When humans act responsibly, Helvarg said, oceans tend to rebound. “After chasing the whales down, (seafarers) started killing elephant seals for their oil, and by 1896 there were an estimated 20 to 100 elephant seals left” along the Pacific coast, said Helvarg.
“In the 1960s and ’70s we changed our attitudes and created the Marine Mammal Protection Act, the Clean Water Act, and we protected offshore breeding islands in the Channel Islands. In 1990, the first elephant seal hauled up on the beach near San Clemente, (Calif.), the first breeding pair was there in 1992, and last year 27,000 returned just to that one beach,” he said.
“When we do the right things, life comes back.”
-end-
Sidebar
Seafood Watch guide can help you choose wisely
We can all limit our impact on the ocean and restore the seas to health. Author David Helvarg’s book 50 Ways to Save the Oceans suggests reducing plastic use, picking up trash on beaches, lobbying for ocean preservation, and supporting groups working to protect oceans, such as Sylvia Earle’s Mission Blue, mission-blue.org.
But perhaps the most important thing each of us can do is to make sensible choices when consuming fish and seafood. For advice on consuming seafood and fish to avoid, see Monterey Bay Aquarium’s Seafood Watch guide at seafoodwatch.org or download the free Seafood Watch app. Print guides are also distributed at the aquarium.
Seafood Watch sorts fish choices into three categories: Best Choices (coded green), Good Alternatives (yellow), and Avoid (red). Best choices are “well managed and caught or farmed in ways that cause little harm to habitats or other wildlife,” says the Seafood Watch site.
Among the best choices are albacore tuna caught with hand-operated poles or trolling lines and handline-caught yellowfin tuna. However other types of tuna are on the Avoid list, most notably bluefin tuna that is now below 3 percent of historic population levels. There are now about 1,300 recommendations on the Seafood Watch site, and it can be daunting to try to discern an acceptable type of tuna from one on the brink of extinction.
“The best advice is to look for businesses with a sustainable seafood commitment,” said Seafood Watch program engagement manager Ryan Bigelow. “It’s a whole new level of complexity, and frankly we’re all too busy to really think about it in our day-to-day lives, so look for a Seafood Watch partner.” These partners display the Seafood Watch logo and should only serve fish endorsed by the program.
Seafood Watch also has a sushi guide that warns against consuming threatened species such as eel (unagi) and recommends alternatives such Arctic char, sardines and sablefish.

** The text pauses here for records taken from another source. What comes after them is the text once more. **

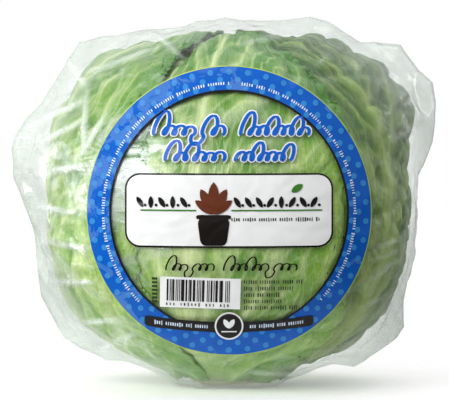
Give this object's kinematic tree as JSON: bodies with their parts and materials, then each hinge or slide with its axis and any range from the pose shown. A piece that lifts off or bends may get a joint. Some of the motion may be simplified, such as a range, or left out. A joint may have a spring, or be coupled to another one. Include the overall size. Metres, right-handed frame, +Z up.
{
  "type": "film-wrapped head of iceberg lettuce",
  "caption": "Round head of crisp lettuce standing on its cut stem, with cupped overlapping leaves round a packed heart, in a clear crinkled film wrap with a round printed front.",
  "frame": {"origin": "on the surface that the wrapped head stands on, under the middle of its overall outline", "axes": "+Z up from the cut stem to the crown, -Y towards the printed front of the wrap, +X to the right as seen from the front"},
  "size_m": [0.1844, 0.1528, 0.1593],
  "materials": {
    "heart": "satin",
    "stem": "matte",
    "inner_leaf": "satin",
    "outer_leaf": "satin",
    "film": "gloss"
  },
  "bodies": {
    "root": {"heart": "heart", "stem_butt": "stem", "inner_leaf_1": "inner_leaf", "inner_leaf_2": "inner_leaf", "inner_leaf_3": "inner_leaf", "inner_leaf_4": "inner_leaf", "inner_leaf_5": "inner_leaf", "outer_leaf_1": "outer_leaf", "outer_leaf_2": "outer_leaf", "outer_leaf_3": "outer_leaf", "outer_leaf_4": "outer_leaf", "outer_leaf_5": "outer_leaf", "film_wrap": "film"}
  },
  "joints": []
}
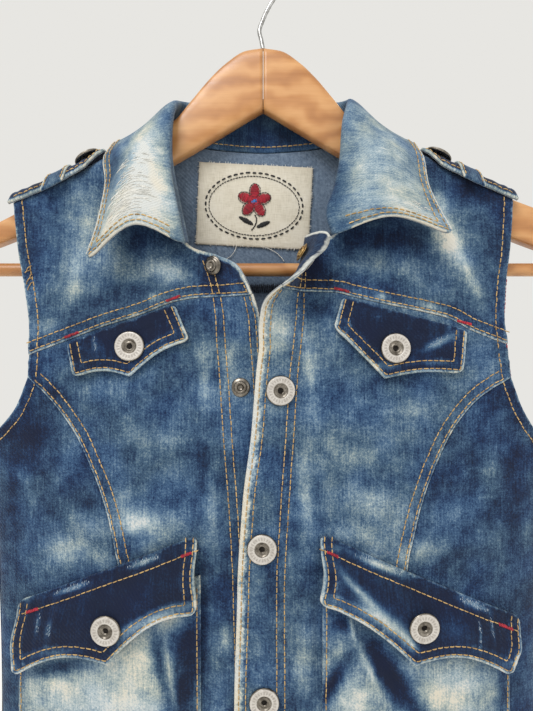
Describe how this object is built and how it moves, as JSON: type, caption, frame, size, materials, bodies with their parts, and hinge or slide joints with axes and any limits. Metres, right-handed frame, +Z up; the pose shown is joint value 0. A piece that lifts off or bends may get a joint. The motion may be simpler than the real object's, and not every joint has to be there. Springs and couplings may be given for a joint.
{
  "type": "denim vest on a wooden hanger",
  "caption": "Small sleeveless denim vest with a pointed collar, pocket flaps and snaps, worn pale in places, hanging open at the neck on a flat wooden hanger with a wire hook.",
  "frame": {"origin": "inside of the top of the hook's bend, where a rail carries the hanger", "axes": "+Z up, +X to the viewer's right and the wearer's left, -Y out of the front of the vest"},
  "size_m": [0.452, 0.0662, 0.643],
  "materials": {
    "denim": "washed twill",
    "faded_denim": "bleached twill",
    "dark_denim": "dark twill",
    "canvas": "plain weave",
    "snap_metal": "nickel",
    "stud_metal": "aged",
    "wood": "varnished",
    "wire": "bright"
  },
  "bodies": {
    "root": {"yoke_front_right": "denim", "yoke_front_left": "denim", "front_right": "denim", "front_left": "denim", "side_front_right": "denim", "side_front_left": "denim", "back_yoke": "denim", "back_panel": "denim", "pocket_right": "denim", "pocket_left": "denim", "shoulder_strap_right": "denim", "shoulder_strap_left": "denim", "strap_loop_right": "denim", "strap_loop_left": "denim", "collar": "faded_denim", "flap_chest_right": "dark_denim", "flap_chest_left": "dark_denim", "flap_waist_right": "dark_denim", "flap_waist_left": "dark_denim", "neck_patch": "canvas", "cap_chest_right": "snap_metal", "cap_chest_left": "snap_metal", "cap_waist_right": "snap_metal", "cap_waist_left": "snap_metal", "cap_front_1": "snap_metal", "cap_front_2": "snap_metal", "cap_front_3": "snap_metal", "cap_front_4": "snap_metal", "cap_front_5": "snap_metal", "cap_strap_right": "snap_metal", "cap_strap_left": "snap_metal", "socket_front_1": "stud_metal", "stud_front_1": "stud_metal", "stud_front_2": "stud_metal", "hanger_arm_right": "wood", "hanger_arm_left": "wood", "hanger_bar": "wood", "hanger_hook": "wire"}
  },
  "joints": []
}
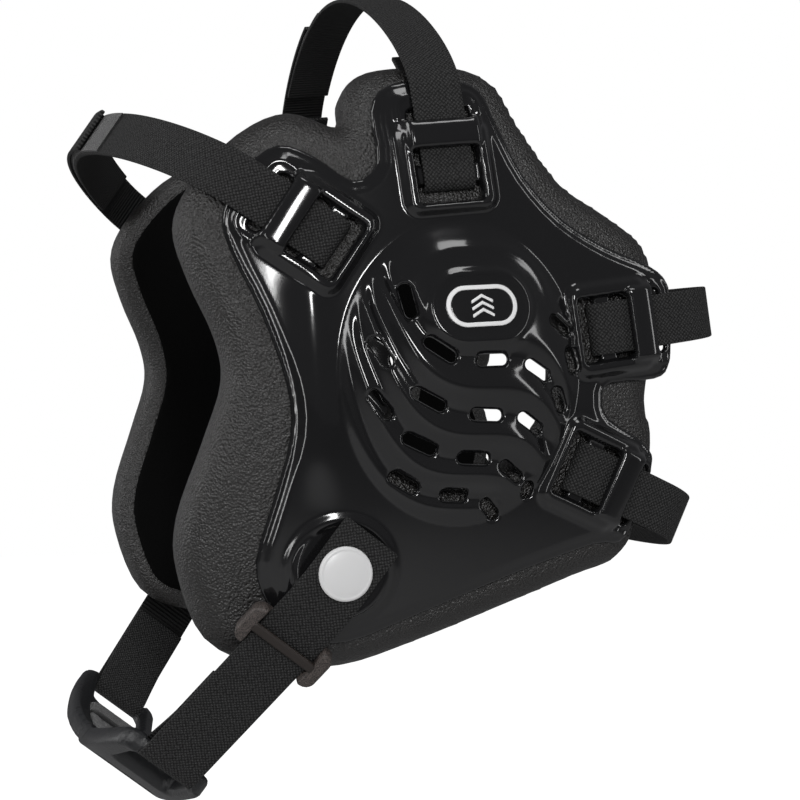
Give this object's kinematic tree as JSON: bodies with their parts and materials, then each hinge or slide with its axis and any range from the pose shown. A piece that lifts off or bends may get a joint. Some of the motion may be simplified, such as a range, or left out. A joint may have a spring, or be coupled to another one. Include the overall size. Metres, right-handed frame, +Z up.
{
  "type": "wrestling headgear",
  "caption": "Sports headgear: hard vented ear guards on thick foam pads, webbing straps over and behind the head, and a detachable chin strap with sliders and a folded chin cup.",
  "frame": {"origin": "the middle of the ear axis, halfway between the two ear guards, where the centre of the wearer's head goes", "axes": "+X is towards the wearer's left ear along the ear axis, -Y is forward, +Z is up"},
  "size_m": [0.2212, 0.1987, 0.2585],
  "materials": {
    "shell": "gloss moulded black",
    "foam": "skinned foam with a pebbled grain",
    "liner": "soft matte cloth face",
    "badge_face": "gloss black",
    "badge_ring": "white",
    "snap_metal": "nickel plated",
    "snap_cap": "white enamel",
    "webbing": "black woven webbing",
    "slider": "speckled grey-brown",
    "cup": "satin moulded rubber",
    "cup_liner": "matte cloth",
    "patch": "hook and loop pile"
  },
  "bodies": {
    "headgear": {"left_ear_shell": "shell", "right_ear_shell": "shell", "left_foam_pad": "foam", "right_foam_pad": "foam", "left_pad_liner": "liner", "right_pad_liner": "liner", "left_badge_plate": "badge_face", "right_badge_plate": "badge_face", "left_badge_ring": "badge_ring", "right_badge_ring": "badge_ring", "left_snap_stud": "snap_metal", "right_snap_stud": "snap_metal", "left_snap_post": "snap_metal", "right_snap_post": "snap_metal", "crown_strap_left": "webbing", "crown_strap_right": "webbing", "forehead_strap_left": "webbing", "forehead_strap_right": "webbing", "upper_rear_strap_left": "webbing", "upper_rear_strap_right": "webbing", "lower_rear_strap_left": "webbing", "lower_rear_strap_right": "webbing", "crown_loop_patch": "patch", "crown_hook_patch": "patch", "forehead_loop_patch": "patch", "forehead_hook_patch": "patch", "upper_rear_loop_patch": "patch", "upper_rear_hook_patch": "patch", "lower_rear_loop_patch": "patch", "lower_rear_hook_patch": "patch"},
    "chin_cup_body": {"chin_cup": "cup", "chin_cup_liner": "cup_liner"},
    "chin_strap_left": {"left_chin_strap": "webbing", "left_snap_socket": "snap_metal", "left_snap_cap": "snap_cap"},
    "chin_strap_right": {"right_chin_strap": "webbing", "right_snap_socket": "snap_metal", "right_snap_cap": "snap_cap"},
    "slider_left": {"left_slider": "slider"},
    "slider_right": {"right_slider": "slider"}
  },
  "joints": [
    {"name": "chin_swing", "type": "hinge", "parent": "headgear", "child": "chin_cup_body", "pos_m": [0, -0.034, -0.057], "axis": [1, 0, 0], "range_deg": [-22, 20]},
    {"name": "strap_open_left", "type": "hinge", "parent": "chin_cup_body", "child": "chin_strap_left", "pos_m": [0.06266, -0.07813, -0.11452], "axis": [0, 0.7934, -0.6088], "range_deg": [0, 60]},
    {"name": "strap_open_right", "type": "hinge", "parent": "chin_cup_body", "child": "chin_strap_right", "pos_m": [-0.06266, -0.07813, -0.11452], "axis": [0, -0.7934, 0.6088], "range_deg": [0, 60]},
    {"name": "slider_left", "type": "slide", "parent": "chin_strap_left", "child": "slider_left", "axis": [-0.4553, -0.542, -0.7063], "range_m": [-0.005, 0.01]},
    {"name": "slider_right", "type": "slide", "parent": "chin_strap_right", "child": "slider_right", "axis": [0.4553, -0.542, -0.7063], "range_m": [-0.005, 0.01]}
  ]
}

At least 50 percent of what we eat his farmed, Bigelow said. “While some of that is very, very red (should be avoided because it’s damaging to the environment), some of it is very well done. But the public overall has a very negative image of what farmed seafood is. So if there is a good farmed seafood story, we will tell it.”
-Michael Shapiro
Since watching Jacques Cousteau TV specials as a boy in the 1970s, Michael Shapiro has been entranced by ocean life. But it wasn’t until he saw the 2014 Nexflix documentary, Mission Blue, about the work of undersea explorer Sylvia Earle, that he realized how serious the threats to our seas have become — and that we’re all dependent on healthy oceans for our survival. Recently he’s swum with penguins and rays in the Galapagos, kayaked under San Francisco’s Golden Gate Bridge, and paddleboarded among humpback whales and bald eagles on Alaska’s Glacier Bay.